_What is needed_
Copy out each line below that has the word "this" in it.

CAD and scene scripts
......

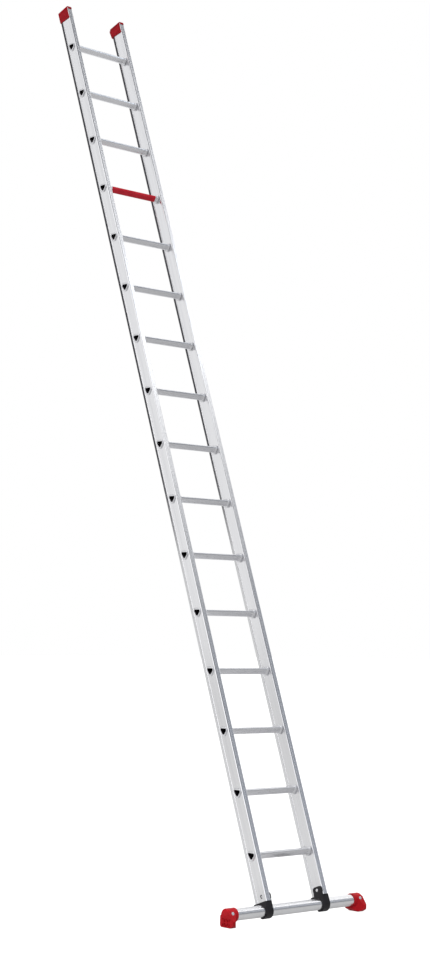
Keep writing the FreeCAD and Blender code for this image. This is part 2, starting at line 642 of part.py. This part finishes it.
stile = make_stile()
access = rod(STILE_MID, WIDTH_HALF + 1, BOLT_Y, BOLT_Z, NUT_POCKET_D / 2)
bolt_hole = rod(GAP_HALF - 1, STILE_MID, BOLT_Y, BOLT_Z, BOLT_D / 2 + BOLT_CLEAR)
stile = leaned(stile.cut([access, bolt_hole]))
holes = []
for c in centres:
    hole = rung_hole.copy()
    hole.translate(c)
    holes.append(hole)
stile = stile.cut(holes)
save("stile_right", stile)
save("stile_left", mirrored(stile))

for i, c in enumerate(centres):
    one = rung.copy()
    one.translate(c)
    save("rung_%02d" % (i + 1), one)

tube = rod(-TUBE_LEN / 2, TUBE_LEN / 2, 0, SOLE_BELOW, TUBE_R)
tube = tube.cut(rod(-TUBE_LEN / 2 - 1, TUBE_LEN / 2 + 1, 0, SOLE_BELOW, TUBE_R - TUBE_WALL))
rivet_hole = rivet_shape(RIVET_CLEAR)
tube = tube.cut([rivet_hole, mirrored(rivet_hole)])
save("stabiliser_tube", tube)

pieces = {
    "top_cap": leaned(make_cap()),
    "saddle_bracket": leaned(make_bracket()),
    "bracket_bolt": leaned(make_bolt()),
    "bracket_washer": leaned(make_washer()),
    "bracket_nut": leaned(make_nut()),
    "foot": make_foot(),
    "foot_rivet": rivet_shape(0.0),
}
for name, piece in pieces.items():
    save(name + "_right", piece)
    save(name + "_left", mirrored(piece))
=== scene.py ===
import bmesh
import bpy
import math
from mathutils import Matrix, Vector


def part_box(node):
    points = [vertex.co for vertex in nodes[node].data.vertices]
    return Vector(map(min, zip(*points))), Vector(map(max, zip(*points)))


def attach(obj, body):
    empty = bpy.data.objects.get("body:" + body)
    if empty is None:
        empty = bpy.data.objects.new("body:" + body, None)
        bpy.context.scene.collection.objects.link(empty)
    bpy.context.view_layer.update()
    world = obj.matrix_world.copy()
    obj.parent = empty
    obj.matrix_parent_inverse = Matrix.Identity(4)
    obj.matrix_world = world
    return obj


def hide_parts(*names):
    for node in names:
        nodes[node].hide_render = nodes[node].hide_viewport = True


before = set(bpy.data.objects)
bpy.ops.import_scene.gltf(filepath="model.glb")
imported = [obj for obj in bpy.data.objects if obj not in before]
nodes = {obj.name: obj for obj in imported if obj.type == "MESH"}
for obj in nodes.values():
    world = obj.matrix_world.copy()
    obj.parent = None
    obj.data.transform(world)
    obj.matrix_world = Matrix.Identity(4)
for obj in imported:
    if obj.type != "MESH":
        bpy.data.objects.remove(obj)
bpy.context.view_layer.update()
scene = bpy.context.scene
LEAN = math.radians(20)


# ------------------------------------------------------------------ node helpers

class Net:
    """A small helper round one material's node tree."""

    def __init__(self, name):
        self.mat = bpy.data.materials.new(name)
        self.mat.use_nodes = True
        self.tree = self.mat.node_tree
        self.bsdf = self.tree.nodes["Principled BSDF"]

    def add(self, kind, **props):
        node = self.tree.nodes.new(kind)
        for key, value in props.items():
            setattr(node, key, value)
        return node

    def link(self, a, b):
        self.tree.links.new(a, b)

    def coords(self):
        """Object coordinates, in metres."""
        return self.add("ShaderNodeTexCoord").outputs["Object"]

    def turned(self, turn, scale):
        """Object coordinates turned first, then stretched."""
        rot = self.add("ShaderNodeVectorRotate", rotation_type="EULER_XYZ")
        rot.inputs["Rotation"].default_value = turn
        mp = self.add("ShaderNodeMapping")
        mp.inputs["Scale"].default_value = scale
        self.link(self.coords(), rot.inputs["Vector"])
        self.link(rot.outputs["Vector"], mp.inputs["Vector"])
        return mp.outputs["Vector"]

    def noise(self, vector, scale=1.0, detail=3.0, rough=0.5):
        n = self.add("ShaderNodeTexNoise")
        n.inputs["Scale"].default_value = scale
        n.inputs["Detail"].default_value = detail
        n.inputs["Roughness"].default_value = rough
        self.link(vector, n.inputs["Vector"])
        return n.outputs["Fac"]

    def ramp(self, fac, stops):
        r = self.add("ShaderNodeValToRGB")
        e = r.color_ramp.elements
        while len(e) < len(stops):
            e.new(0.5)
        for i, (pos, col) in enumerate(stops):
            e[i].position = pos
            e[i].color = (*col, 1.0)
        self.link(fac, r.inputs["Fac"])
        return r.outputs["Color"]

    def span(self, fac, low, high, a=0.0, b=1.0):
        m = self.add("ShaderNodeMapRange")
        m.inputs["From Min"].default_value = a
        m.inputs["From Max"].default_value = b
        m.inputs["To Min"].default_value = low
        m.inputs["To Max"].default_value = high
        self.link(fac, m.inputs["Value"])
        return m.outputs["Result"]

    def mix(self, fac, a, b):
        m = self.add("ShaderNodeMix", data_type="RGBA")
        self.link(fac, m.inputs["Factor"])
        for sock, v in ((m.inputs[6], a), (m.inputs[7], b)):
            if isinstance(v, tuple):
                sock.default_value = (*v, 1.0)
            else:
                self.link(v, sock)
        return m.outputs[2]

    def bump(self, height, strength, distance):
        b = self.add("ShaderNodeBump")
        b.inputs["Strength"].default_value = strength
        b.inputs["Distance"].default_value = distance
        self.link(height, b.inputs["Height"])
        self.link(b.outputs["Normal"], self.bsdf.inputs["Normal"])


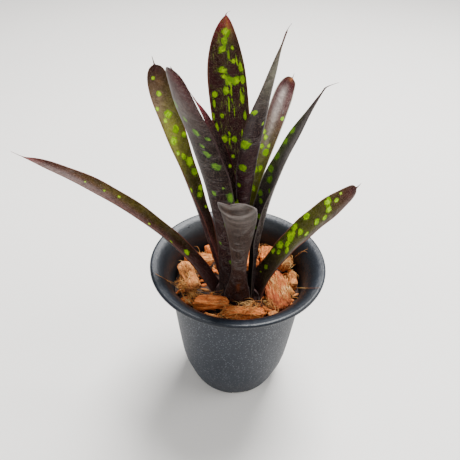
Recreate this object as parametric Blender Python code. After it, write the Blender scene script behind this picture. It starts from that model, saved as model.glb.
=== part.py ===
"""Potted bromeliad: a tapered nursery pot with a wide curved rim, growing medium, a layer of
loose coconut-husk chips, a short stem and a rosette of ten strap leaves.

Metres, +Z up. The origin is on the ground under the centre of the pot; +X is to the right and -Y
is the front. Every leaf follows one rule, given its own dimensions in LEAVES below.
"""

import math
import random

import bmesh
import bpy
import numpy as np
from mathutils import Matrix, Vector

MM = 0.001

# Pot
RIM_RADIUS = 52.5
BODY_RADIUS = 41.4
POT_HEIGHT = 95.0
WALL_THICKNESS = 1.3
FOOT_HEIGHT = 2.4
FLOOR_THICKNESS = 1.8
FLOOR_TOP = FOOT_HEIGHT + FLOOR_THICKNESS
POT_SEGMENTS = 40
DRAIN_HOLES = 6
DRAIN_HOLE_RADIUS = 5.2
DRAIN_CIRCLE_RADIUS = 0.35 * BODY_RADIUS
FOOT_SLOTS = 6
FOOT_SLOT_WIDTH = 10.0
FOOT_SLOT_HEIGHT = 0.75 * FOOT_HEIGHT

# Outside of the wall, from the foot to under the rim: shares of POT_HEIGHT and of BODY_RADIUS
WALL = [(0.042, 0.72), (0.105, 0.768), (0.21, 0.843), (0.368, 0.886), (0.579, 0.935), (0.779, 0.978), (0.863, 1.0)]

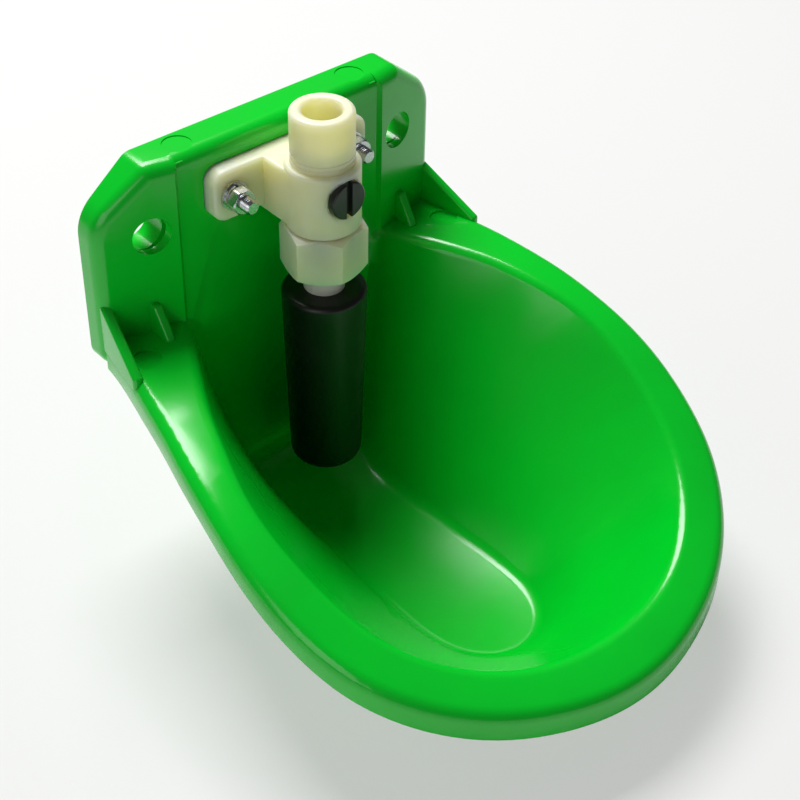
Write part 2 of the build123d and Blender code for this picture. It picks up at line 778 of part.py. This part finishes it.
def make_regulator_screw():
    y0 = valve_y
    head = cylinder_y(regulator_head_radius, y0 - regulator_head_back, y0 - regulator_head_front,
                      0.0, regulator_z)
    front = head.edges().filter_by(GeomType.CIRCLE).sort_by(Axis.Y)[:1]
    head = fillet(front, regulator_edge_round)
    shank_radius = regulator_radius - running_gap
    body = head + cylinder_y(shank_radius, y0 - regulator_thread_end - regulator_thread_overlap,
                             y0 - regulator_head_back - regulator_head_overlap, 0.0,
                             regulator_z)
    body = body + cylinder_y(regulator_tip_radius, y0 - regulator_tip_end,
                             y0 - regulator_thread_end - past, 0.0, regulator_z)
    groove = 2 * regulator_ring_section
    ring_bar = cylinder_y(regulator_radius + past, y0 - regulator_ring_y + groove / 2 + ring_slack / 2,
                          y0 - regulator_ring_y - groove / 2 - ring_slack / 2, 0.0, regulator_z)
    ring_core = cylinder_y(regulator_radius - groove - running_gap, y0, y0 - cut_reach, 0.0, regulator_z)
    body = body - (ring_bar - ring_core)
    level = regulator_plain_end
    while level > regulator_thread_end + regulator_thread_clear:
        cut = cylinder_y(regulator_radius + past, y0 - level + regulator_thread_pitch / 4,
                         y0 - level - regulator_thread_pitch / 4, 0.0, regulator_z)
        core = cylinder_y(shank_radius - regulator_thread_groove, y0, y0 - cut_reach, 0.0, regulator_z)
        body = body - (cut - core)
        level = level - regulator_thread_pitch
    slot = Pos(0, y0 - regulator_head_front, regulator_z)
    slot = slot * Box(regulator_slot, 2 * regulator_slot_depth, 4 * regulator_head_radius)
    notch = Pos(0, y0 - regulator_head_front, regulator_z - regulator_head_radius)
    notch = notch * Box(regulator_slot, cut_reach, regulator_notch)
    notch_end = y0 - regulator_head_back + regulator_head_overlap
    notch = notch & cylinder_y(regulator_head_radius + past, notch_end, y0 - cut_reach, 0.0,
                               regulator_z)
    return body - slot - notch


def make_regulator_oring():
    radius = regulator_radius - regulator_ring_section - seat_gap
    turned_ring = Rot(90, 0, 0) * Torus(radius, regulator_ring_section)
    return Pos(0, valve_y - regulator_ring_y, regulator_z) * turned_ring


def make_strainer_frame():
    outer = inlet_radius - strainer_gap
    inner = outer - strainer_wall
    body = cylinder_z(outer, strainer_base, strainer_top)
    body = body - cylinder_z(inner, strainer_base + strainer_ring, strainer_top + past)
    body = body - cylinder_z(throat_radius, strainer_base - past, strainer_base + strainer_ring + past)
    height = strainer_top - strainer_base - 2 * strainer_ring
    middle = (strainer_top + strainer_base) / 2
    for i in range(strainer_windows):
        turn = 360.0 * i / strainer_windows
        window = Pos(outer, 0, 0) * Box(3 * strainer_wall, strainer_window_width, height)
        body = body - Pos(0, valve_y, middle) * Rot(0, 0, turn) * window
    return body


def make_strainer_screen():
    outer = inlet_radius - strainer_gap - strainer_wall - screen_gap
    inner = outer - screen_wall
    low = strainer_base + strainer_ring
    body = cylinder_z(outer, low, strainer_top) - cylinder_z(inner, low - past, strainer_top + past)
    step = (strainer_top - low) / screen_rows
    for row in range(screen_rows):
        level = low + step * (row + 0.5)
        for i in range(screen_columns // 2):
            turn = 360.0 * (i + 0.5 * (row % 2)) / screen_columns
            bar = Rot(0, 90, 0) * Cylinder(screen_hole, 3 * outer)
            body = body - Pos(0, valve_y, level) * Rot(0, 0, turn) * bar
    return body


def bolt_levels():
    flange_front = -bay_depth - flange_thickness
    washer_front = flange_front - washer_thickness
    lock_front = washer_front - lock_thickness
    nut_front = lock_front - nut_height
    return flange_front, washer_front, lock_front, nut_front


def make_bolt(x):
    tip = bolt_seat_y - bolt_length
    head = hexagon_y(head_flats, bolt_seat_y + head_height, bolt_seat_y, x, bolt_z)
    limit = cylinder_y(head_flats / 2 + head_corner_cut, bolt_seat_y + head_height, bolt_seat_y, x, bolt_z)
    limit = chamfer(limit.edges().filter_by(GeomType.CIRCLE).sort_by(Axis.Y)[-1:], hex_chamfer)
    plain = bolt_seat_y - bolt_plain
    shank = cylinder_y(bolt_radius, bolt_seat_y + past, plain, x, bolt_z)
    count = int((bolt_length - bolt_plain) / bolt_pitch)
    outline = [(0.0, plain + bolt_thread_overlap)]
    outline.append((bolt_radius, plain + bolt_thread_overlap))
    for i in range(count):
        start = plain - i * bolt_pitch
        outline.append((bolt_radius, start))
        outline.append((bolt_root_radius, start - bolt_pitch * thread_root_share))
        outline.append((bolt_radius, start - bolt_pitch * thread_crest_share))
    outline.append((bolt_root_radius, tip + bolt_tip_chamfer))
    outline.append((bolt_root_radius - bolt_tip_chamfer, tip))
    outline.append((0.0, tip))
    face = make_face(Polyline(*outline, close=True))
    thread = Pos(x, 0, bolt_z) * revolve(face, Axis.Y)
    return (head & limit) + shank + thread


def make_nut(x):
    flange_front, washer_front, lock_front, nut_front = bolt_levels()
    body = hexagon_y(nut_flats, lock_front, nut_front, x, bolt_z)
    limit = cylinder_y(nut_flats / 2 + nut_corner_cut, lock_front, nut_front, x, bolt_z)
    limit = chamfer(limit.edges().filter_by(GeomType.CIRCLE), hex_chamfer)
    return (body & limit) - cylinder_y(bolt_radius + nut_bore_gap, 0.0, -cut_front, x, bolt_z)


def make_washer(x):
    flange_front, washer_front, lock_front, nut_front = bolt_levels()
    body = cylinder_y(washer_radius, flange_front, washer_front, x, bolt_z)
    return body - cylinder_y(bolt_radius + washer_bore_gap, 0.0, -cut_front, x, bolt_z)


def make_lock_washer(x):
    flange_front, washer_front, lock_front, nut_front = bolt_levels()
    body = cylinder_y(lock_radius, washer_front, lock_front, x, bolt_z)
    body = body - cylinder_y(bolt_radius + washer_bore_gap, 0.0, -cut_front, x, bolt_z)
    split = Pos(x, (washer_front + lock_front) / 2, bolt_z + lock_radius)
    return body - split * Rot(0, lock_split_turn, 0) * Box(
        lock_split, 3 * lock_thickness, 2 * lock_radius - lock_split_short)


def both_bolts(maker):
    return Compound(children=[maker(-bolt_half_spacing), maker(bolt_half_spacing)])


def main():
    os.makedirs("parts", exist_ok=True)
    pieces = {
        "bowl": make_bowl(),
        "valve_body": make_valve_body(),
        "union_nut": make_union_nut(),
        "strainer_frame": make_strainer_frame(),
        "strainer_screen": make_strainer_screen(),
        "seat_insert": make_seat_insert(),
        "seat_oring": make_seat_oring(),
        "poppet": make_poppet(),
        "poppet_seal": make_poppet_seal(),
        "valve_stem": make_valve_stem(),
        "stem_foot": make_stem_foot(),
        "return_spring": make_return_spring(),
        "tilt_nozzle": make_tilt_nozzle(),
        "push_tube": make_push_tube(),
        "regulator_screw": make_regulator_screw(),
        "regulator_oring": make_regulator_oring(),
        "mount_bolts": both_bolts(make_bolt),
        "bolt_nuts": both_bolts(make_nut),
        "bolt_washers": both_bolts(make_washer),
        "bolt_lock_washers": both_bolts(make_lock_washer),
    }
    for name, piece in pieces.items():
        box = piece.bounding_box()
        print(name, len(piece.solids()), round(piece.volume, 1), piece.is_valid, box)
        export_step(piece, os.path.join("parts", name + ".step"))


if __name__ == "__main__":
    main()
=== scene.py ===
import math

import bmesh
import bpy
from mathutils import Matrix, Vector


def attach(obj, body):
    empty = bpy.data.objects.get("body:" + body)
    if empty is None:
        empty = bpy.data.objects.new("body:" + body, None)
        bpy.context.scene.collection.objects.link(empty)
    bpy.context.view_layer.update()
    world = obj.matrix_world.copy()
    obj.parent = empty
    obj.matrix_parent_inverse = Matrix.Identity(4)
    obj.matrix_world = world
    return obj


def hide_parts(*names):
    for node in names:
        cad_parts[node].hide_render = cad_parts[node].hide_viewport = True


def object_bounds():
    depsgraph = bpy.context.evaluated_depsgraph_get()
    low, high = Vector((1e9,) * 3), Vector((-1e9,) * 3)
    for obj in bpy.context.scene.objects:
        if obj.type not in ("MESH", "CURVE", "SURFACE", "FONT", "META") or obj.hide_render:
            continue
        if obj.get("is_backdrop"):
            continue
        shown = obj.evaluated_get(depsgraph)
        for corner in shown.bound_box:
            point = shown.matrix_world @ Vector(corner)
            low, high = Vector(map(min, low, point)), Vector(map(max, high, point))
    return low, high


bl_info = {
    "name": "Livestock drinking bowl",
    "version": (1, 0, 0),
    "blender": (4, 5, 0),
    "location": "View3D > Sidebar > Drinking Bowl",
    "description": "Dresses the packed drinking bowl and sets its studio",
    "category": "Object",
}

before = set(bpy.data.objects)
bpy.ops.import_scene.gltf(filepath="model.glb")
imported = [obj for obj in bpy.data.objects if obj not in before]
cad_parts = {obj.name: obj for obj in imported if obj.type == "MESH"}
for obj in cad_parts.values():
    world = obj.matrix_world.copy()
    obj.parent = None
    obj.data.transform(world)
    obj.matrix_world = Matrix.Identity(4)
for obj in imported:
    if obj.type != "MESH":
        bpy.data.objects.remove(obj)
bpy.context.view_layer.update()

MM = 0.001
SMOOTH_ANGLE = math.radians(32.0)

# The photograph's camera, in the part's own frame
CAMERA_EYE = (-294.69 * MM, -404.76 * MM, 312.82 * MM)
CAMERA_HEADING = math.radians(-41.72)
CAMERA_ELEVATION = math.radians(39.66)
CAMERA_ROLL = math.radians(1.26)
FOCAL_PIXELS = 1756.0
IMAGE_PIXELS = 800.0

# The studio: a large soft lamp above and behind, and a small low one from the left for the valve
LAMP_TOP_PLACE = (140.0 * MM, 560.0 * MM, 1150.0 * MM)
LAMP_TOP_AIM = (0.0, -100.0 * MM, -80.0 * MM)
LAMP_TOP_SIZE = 700.0 * MM
LAMP_SIDE_PLACE = (-800.0 * MM, -450.0 * MM, 280.0 * MM)
LAMP_SIDE_AIM = (0.0, -50.0 * MM, 0.0)
LAMP_SIDE_SIZE = 500.0 * MM
FLOOR_HALF = 3000.0 * MM


class StudioSettings(bpy.types.PropertyGroup):
    """Light and background of the picture"""

    top_power: bpy.props.FloatProperty(
        name="Top lamp", description="Power of the large lamp above and behind the bowl",
        default=25.0, min=0.0, unit="POWER")
    side_power: bpy.props.FloatProperty(
        name="Side lamp", description="Power of the low lamp to the left of the bowl",
        default=1.4, min=0.0, unit="POWER")
    fill: bpy.props.FloatProperty(
        name="Fill", description="Strength of the even light from all round",
        default=0.08, min=0.0)
    floor_colour: bpy.props.FloatVectorProperty(
        name="Floor", description="Colour of the floor and the background",
        subtype="COLOR", size=3, default=(0.86, 0.86, 0.853), min=0.0, max=1.0)
    floor_glow: bpy.props.FloatProperty(
        name="Floor glow", description="Part of the floor's brightness that shadows don't darken",
        default=0.56, min=0.0, max=1.0, subtype="FACTOR")


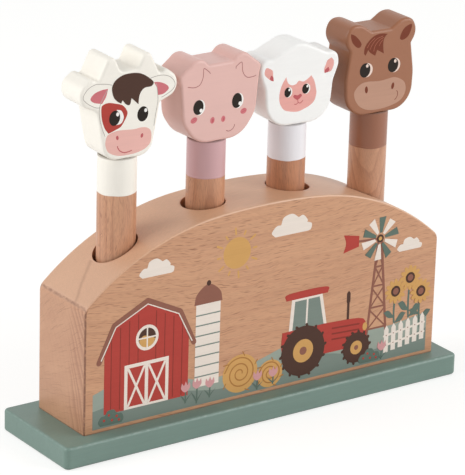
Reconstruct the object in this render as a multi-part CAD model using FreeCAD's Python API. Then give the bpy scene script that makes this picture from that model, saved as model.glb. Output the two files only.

......

_Answer in full_
Keep writing the FreeCAD and Blender code for this image. This is part 2, starting at line 642 of part.py. This part finishes it.
Recreate this object as parametric Blender Python code. After it, write the Blender scene script behind this picture. It starts from that model, saved as model.glb.
Write part 2 of the build123d and Blender code for this picture. It picks up at line 778 of part.py. This part finishes it.
Reconstruct the object in this render as a multi-part CAD model using FreeCAD's Python API. Then give the bpy scene script that makes this picture from that model, saved as model.glb. Output the two files only.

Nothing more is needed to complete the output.